I don't think the churches will change their minds-- they will just split according to these lines.
For a while, yes. But even Jerry Falwell and Bob Jones U. eventually apologized and at the least paid lip service to the notion that they had supported the wrong side of the issue.
For the terrible damage done to homosexuals, I actually think it is less the religion as the disgust people feel when talking about homosexuals-- "homophobia". For many American Christians, there is that same disgust when talking about the homeless, and their own Scriptures tell them to help the homeless (in my church we call that "hobo-phobia")
I both agree and disagree. I agree that there is a good bit of relying on the bible to support and justify homophobia. It's very evident when someone like Oral Roberts goes on and on about it and you realize that he thinks homosexuality consists solely and completely of men having anal sex with each other. It's crazy how much they will dwell on that aspect and that alone. These are obviously people who have no idea what actual gay people and gay relationships are like, and unless they are railing about feminism, lesbians are usually left out of the equation entirely.
Where I disagree is in the assessment of the damage done to the gay, lesbian, bisexual and transgender people who grow up in these churches and go from believing in a sunny Sunday school God who loves them and loves everyone to recognizing that the sexuality they are growing into as adolescents puts them utterly on the other side of that love and peace and assurance and belonging. It's not simple homophobia--it's the damage of literally ripping people's lifelong spiritual underpinnings out from under them. You could grow up in a fundamentalist church and go on to kill someone and they will have a better understanding of how Christ would want you to be treated. A murderer isn't left to feel as utterly excluded from God's love. And that's leaving aside the insidious damage of constantly hearing that it's a matter of choice, of not wanting to be "healed" enough, of not trying hard enough, of having well meaning parents to put their fragile teenage kids into horrific programs to try to "fix' them. And those kids constantly receiving this horribly degraded image of what gay relationships will be--doomed to promiscuity, disgusting sexual practices that no "normal" person would want to do, doomed to an empty life of hedonism disease and early death, followed by eternal hellfire.
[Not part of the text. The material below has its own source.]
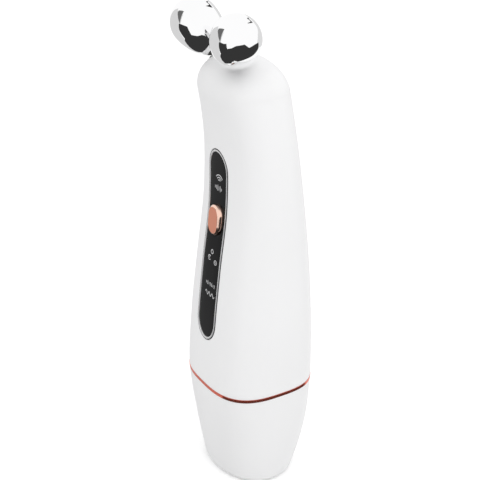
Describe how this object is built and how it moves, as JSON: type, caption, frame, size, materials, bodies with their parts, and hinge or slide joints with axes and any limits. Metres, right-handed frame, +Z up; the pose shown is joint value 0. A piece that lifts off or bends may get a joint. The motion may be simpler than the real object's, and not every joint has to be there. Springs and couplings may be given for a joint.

When the choice is between constantly trying to pretend they are "cured" and heterosexual, or being closeted and terrifed of being found out, or going off to the city to be gay, do drugs, get AIDS and die, it's not surprising how many gay teenagers try to kill themselves, and way too many manage it.
Then a lot of the ones who actually survive this and don't become self destructive self fulfilling prophecies and manage to build a happy life with healthy relationships generally have the scars and end up rejecting all religion all together.
I can't tell you how much that infuriates me. It's murder and aggravated assault on the soul. Deliberate and premeditated. And again, my view is very much skewed by living in the south, in the city that becomes the same refuge to the small town Southern GLBT kids that San Francisco does nationally. So just about everyone I know went through some form of this.